6 Things Your Earwax is Trying to Tell You

We tend to think of earwax as a nasty annoyance that does nothing but clog up our ears and block the aural airwaves between our eardrums and the outside world. However, earwax does serve a useful purpose in there, protecting the ear canal from outside invaders like bacteria while also lubricating it so that it doesn’t become dry and itchy. Surprisingly, our earwax can also tell us several things about our health when we scrape it out of its dark abode. Get your Q-tips ready as we look at 6 Things Your Earwax is Trying to Tell You.

What It’s Saying When It’s Wet or Dry

Ear Wax

Whether your earwax is wet or dry can tell you not just about your ancestral heritage but also about the potential odor you’re emitting. People of Asian descent tend to have dry earwax and less body odor, while Caucasians’ ear wax tends to be a wet, yellowy-brown, and their underarms tend to emit a more powerful odor. The cause? Odor-causing organic compounds in both the earwax and sweat, which differ by race. A study showed that while Caucasians and Asians each had the same 12 volatile compounds in their earwax, Caucasians had a higher volume of 11 of those compounds.

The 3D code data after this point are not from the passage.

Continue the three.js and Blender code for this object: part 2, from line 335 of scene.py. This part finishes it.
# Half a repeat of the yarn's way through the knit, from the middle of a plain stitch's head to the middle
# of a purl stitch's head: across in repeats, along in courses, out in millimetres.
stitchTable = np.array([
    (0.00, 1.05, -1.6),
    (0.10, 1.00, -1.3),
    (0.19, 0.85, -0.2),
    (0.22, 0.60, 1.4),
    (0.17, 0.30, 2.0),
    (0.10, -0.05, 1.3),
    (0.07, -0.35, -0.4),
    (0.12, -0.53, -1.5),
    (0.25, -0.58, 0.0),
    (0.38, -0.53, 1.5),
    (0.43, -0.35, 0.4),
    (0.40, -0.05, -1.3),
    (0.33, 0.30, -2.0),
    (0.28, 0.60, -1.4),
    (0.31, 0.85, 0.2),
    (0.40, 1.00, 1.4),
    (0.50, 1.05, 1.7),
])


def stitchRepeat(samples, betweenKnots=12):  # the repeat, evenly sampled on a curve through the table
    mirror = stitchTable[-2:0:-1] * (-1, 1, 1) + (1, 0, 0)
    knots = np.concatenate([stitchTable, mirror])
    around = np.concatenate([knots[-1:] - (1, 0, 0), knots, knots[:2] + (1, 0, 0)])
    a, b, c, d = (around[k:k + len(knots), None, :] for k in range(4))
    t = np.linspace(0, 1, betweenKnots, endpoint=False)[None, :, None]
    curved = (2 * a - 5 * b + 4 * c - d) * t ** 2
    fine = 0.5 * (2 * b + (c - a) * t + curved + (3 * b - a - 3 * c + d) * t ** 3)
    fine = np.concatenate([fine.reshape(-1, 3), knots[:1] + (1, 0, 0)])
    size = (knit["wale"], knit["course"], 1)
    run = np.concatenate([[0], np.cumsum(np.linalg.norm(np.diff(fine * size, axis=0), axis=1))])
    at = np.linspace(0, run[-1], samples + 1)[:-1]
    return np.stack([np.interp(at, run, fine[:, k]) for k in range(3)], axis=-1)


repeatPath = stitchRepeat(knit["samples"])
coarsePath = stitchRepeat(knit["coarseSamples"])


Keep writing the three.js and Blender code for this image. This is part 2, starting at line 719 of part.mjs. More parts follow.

What It’s Saying When It’s Flaky

Ear Wax (2)

If your earwax has shifted from being a sludgy mass to being a dry, flaky one, there’s probably a simple reason for that: you’re getting older (aren’t we all?). That’s because of our glands, which include the modified sebaceous and apocrine glands in our ears responsible for our earwax production, tend to both shrink and become drier as we age. This has some benefits, as people tend to sweat less when they’re older, however, it also has some drawbacks, including dry eye, which is caused by a lack of secretions from the special glands around the eye.

What It’s Saying When It’s Stinky


If your earwax has an absolutely putrid odor to it, it’s probably trying to tell you that you have a middle ear infection or that the middle ear has been damaged. Given that these infections are often accompanied by noteworthy pain due to inflammation building up where there is little room to contain it, the smell of your earwax probably won’t be necessary to detect it. Nonetheless, if you notice a bad smell wafting off your earwax before you notice other symptoms like pain or balance issues, you’ll want to have your ear checked out.

What It’s Saying When It’s A Watery, Greenish Color

ear wax

This is probably the most distressing kind of earwax visually, as it takes on a watery form that will ooze out of your ears. While watery earwax in itself is not uncommon, as it can be caused by sweat mixing with your earwax, if that watery earwax also happens to be a greenish color and is being discharged even when you’re not sweating, then chances are it’s telling you that you have an ear infection. Bacteria like pseudomonas can cause a greenish drainage from your ear and could cause swimmer’s ear or lead to a more serious infection.

What It’s Saying When You Don’t Have Enough of It


If you don’t seem to be producing much or any earwax at all, it’s possible that you’re developing a blockage, which is concentrating all of your earwax buildup into a hard plug. When such a plug develops, you’re likely to experience several symptoms, which include earaches, the sensation of your ear being full, and ringing or other noises. The latter symptom could also mean that your blockage has caused you to develop tinnitus, which can lead to either enhanced or muffled hearing, in addition to noises like ringing, hissing, or buzzing in your ears. The removal of the blockage may clear up the tinnitus.

What It’s Saying When You Have Too Much of It

Ear Wax (3)

If you seem to be producing too much earwax it could be that you’re constantly being wracked by stress or fear. Just as too much stress or fear can cause you to sweat, it can also cause your earwax production to kick into high gear. That’s because the same scent gland that produces smelly sweat on our skin also secretes wax into our ears, that being our apocrine gland. Medications that have an effect on our fight-or-flight response (like beta blockers) can also lead to greater earwax production for the same reason.